This is Bob Doughty with the VOA Special English Economics Report.
The European Union's Commission on Competition ruled Wednesday that the Microsoft Corporation has used its powerful market position illegally. The E-U ordered Microsoft to provide information about its Windows operating system to other software companies. The E-U commission also ordered Microsoft to make a version of Windows without one of the company's own software products. And, it ordered the American software company to pay about six-hundred-million dollars.
Microsoft says it will appeal the decision to the European Court of First Instance in Luxembourg.
Microsoft is the world's biggest software maker. Software is a set of orders for the parts of a computer. An operating system is a complex set of orders that control the computer, its software and other devices. Microsoft software runs more than ninety percent of all personal computers in the world.
The E-U commission ruled about Microsoft's addition of a media player to its operating system. A media player lets a computer play music and video through the Internet. The commission ordered Microsoft to make a version of Windows without the Microsoft Media Player. Microsoft has said that is not possible.
Other software makers are increasingly using open code operating systems. Any company can make software for these systems. But Microsoft uses a secret code. The commission did not order Microsoft to share its secret code. But it did order Microsoft to share information that will permit competing companies to make software that works with Microsoft systems.

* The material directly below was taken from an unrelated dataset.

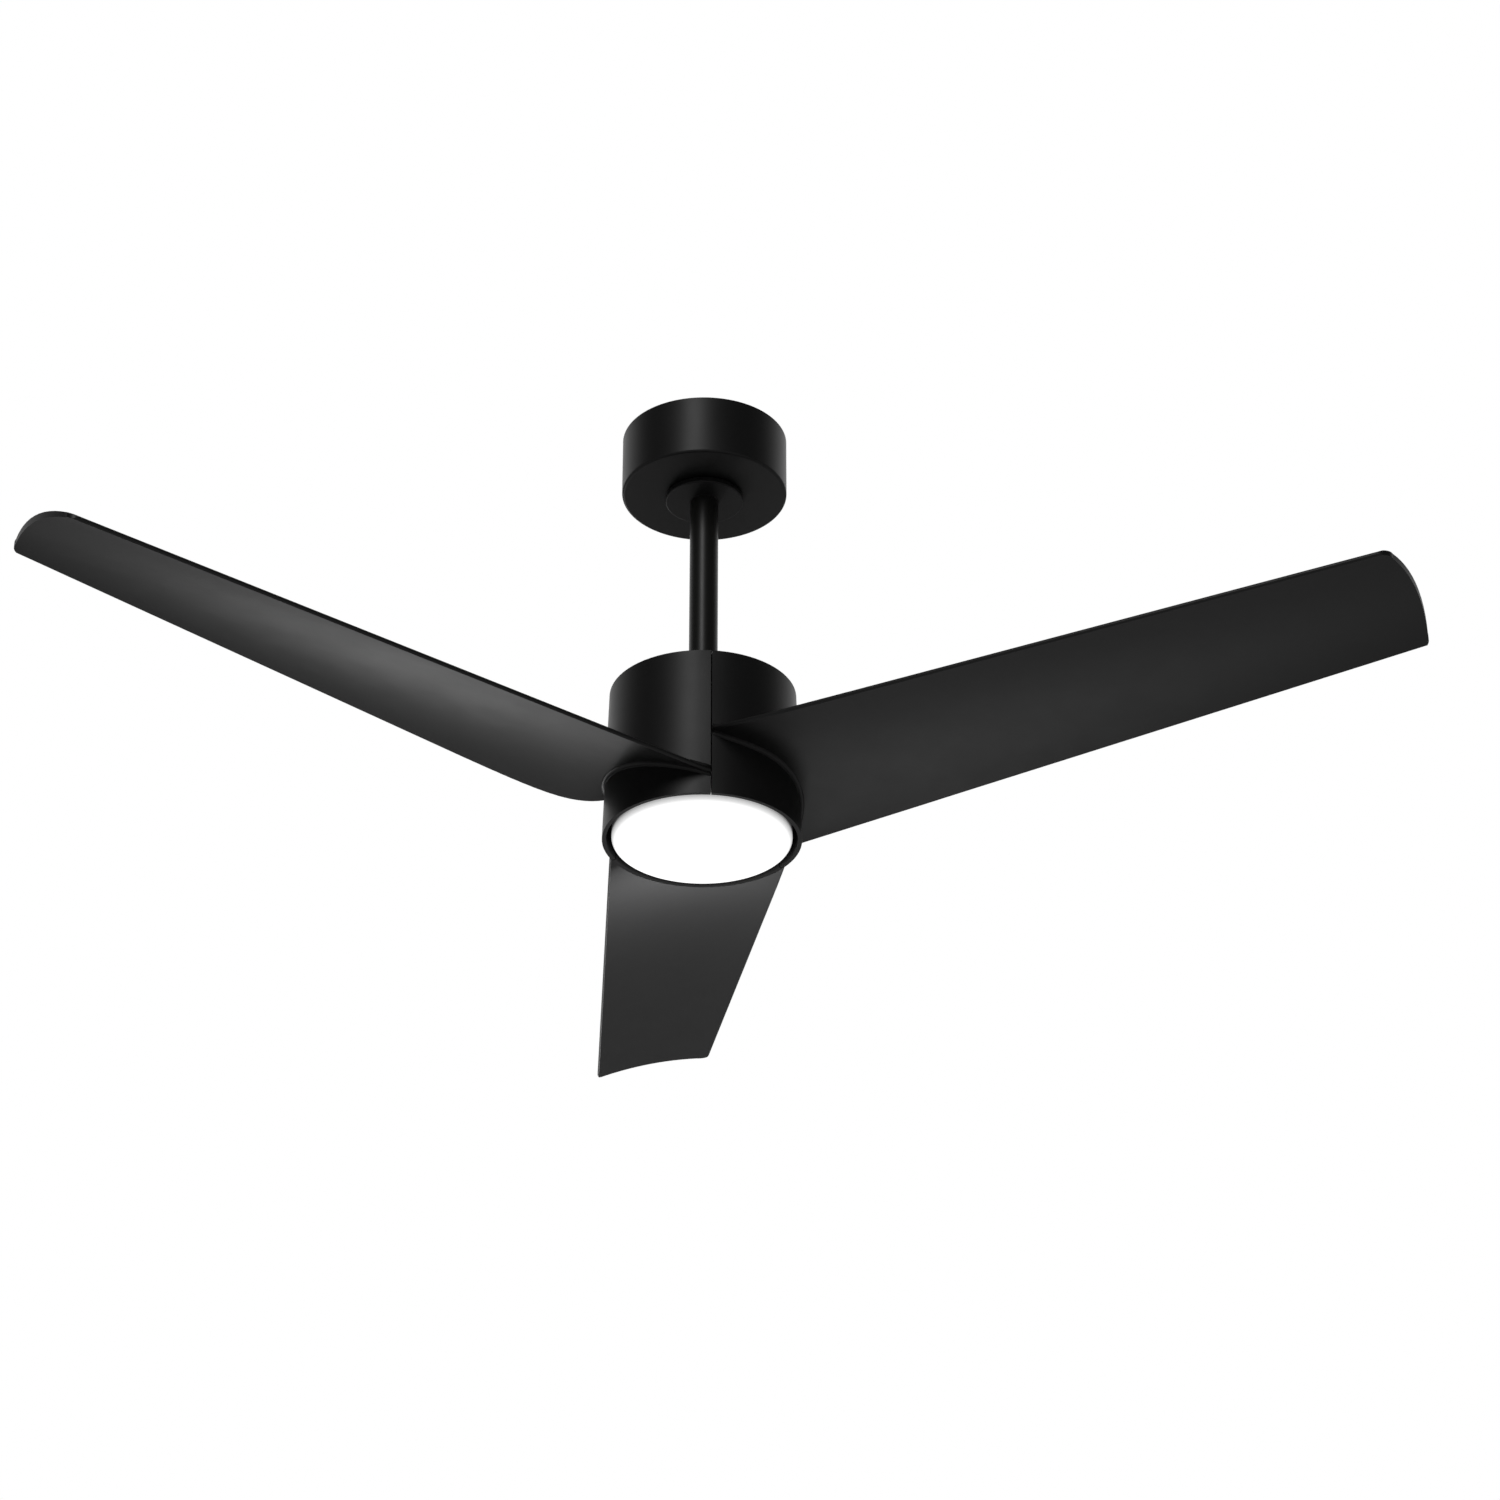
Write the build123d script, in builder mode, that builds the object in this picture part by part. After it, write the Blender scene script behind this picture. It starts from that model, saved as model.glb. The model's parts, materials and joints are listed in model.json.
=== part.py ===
from build123d import *
import math
import os

# A ceiling fan with a light. A ball-hung rod carries a hollow-shaft motor, three blades and an LED light.
# Millimetres. The origin is the centre of the ceiling plane and +Z is up, so the whole fan is below zero.

os.makedirs("parts", exist_ok=True)

# --- Driving dimensions -------------------------------------------------------------------------------

# Canopy, which covers the bracket
CANOPY_RADIUS = 74.2
CANOPY_TOP = -0.5
CANOPY_BOTTOM = -58.0
CANOPY_WALL = 1.2
CANOPY_EDGE = 2.5
CANOPY_HOLE_RADIUS = 18.0
CANOPY_SCREW_X = 25.5

# Ceiling bracket, with an ear that carries the receiver
PLATE = 2.5
BAR_LENGTH = 124.0
BAR_WIDTH = 44.0
EAR_WIDTH = 44.0
EAR_END_Y = -62.0
CEILING_SLOT_SPACING = 89.0
CEILING_SLOT_LENGTH = 16.0
CEILING_SLOT_WIDTH = 5.5
LEG_INNER_X = 28.5
LEG_WIDTH = 26.0
FOOT_INNER_X = 21.0
FOOT_WIDTH = 20.0
SEAT_TOP = -38.0
SEAT_BOTTOM = -50.0
SEAT_OUTER_RADIUS = 30.0
SEAT_OPENING = 27.5
EARTH_SCREW = (-18.0, 14.0)

# Screws: radius, head radius and head height
SCREW_3 = (1.5, 2.8, 1.8)
SCREW_4 = (2.0, 3.6, 2.2)
SCREW_5 = (2.5, 4.2, 3.0)
SCREW_SLACK = 0.2
FIT_GAP = 0.3

# Hanger ball and its nylon liner. All their round faces share the ball's centre.
BALL_Z = -32.0
BALL_RADIUS = 23.0
BALL_TOP = -16.0
BALL_BOTTOM = -49.0
BALL_GAP = 0.3
LINER_OUTER_RADIUS = 26.0
KEY_WIDTH = 4.0
GROOVE_WIDTH = 5.0
RIB_WIDTH = 26.5

# Receiver, a small case with a board
RECEIVER_LENGTH = 68.0
RECEIVER_DEPTH = 24.0
RECEIVER_HEIGHT = 22.0
RECEIVER_Y = -48.0
RECEIVER_WALL = 1.6
RECEIVER_SCREW_X = 16.0
RECEIVER_LID = 2.0
RECEIVER_BOARD = (60.0, 16.0, 1.6)
RECEIVER_BOARD_Z = -14.0
PLUG_Z = -9.0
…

Microsoft says the commission's actions will give European buyers fewer choices. The company says a settlement it proposed would have been better. The company had offered to include three competing media players along with Windows.
European Competition Commissioner Mario Monti says companies with powerful market positions have a special responsibility to make sure they do not prevent competition. He says the decision restores the conditions for fair competition.
In the nineteen-nineties, the United States government charged Microsoft with harming competition. Microsoft settled its case with the government in two-thousand-one.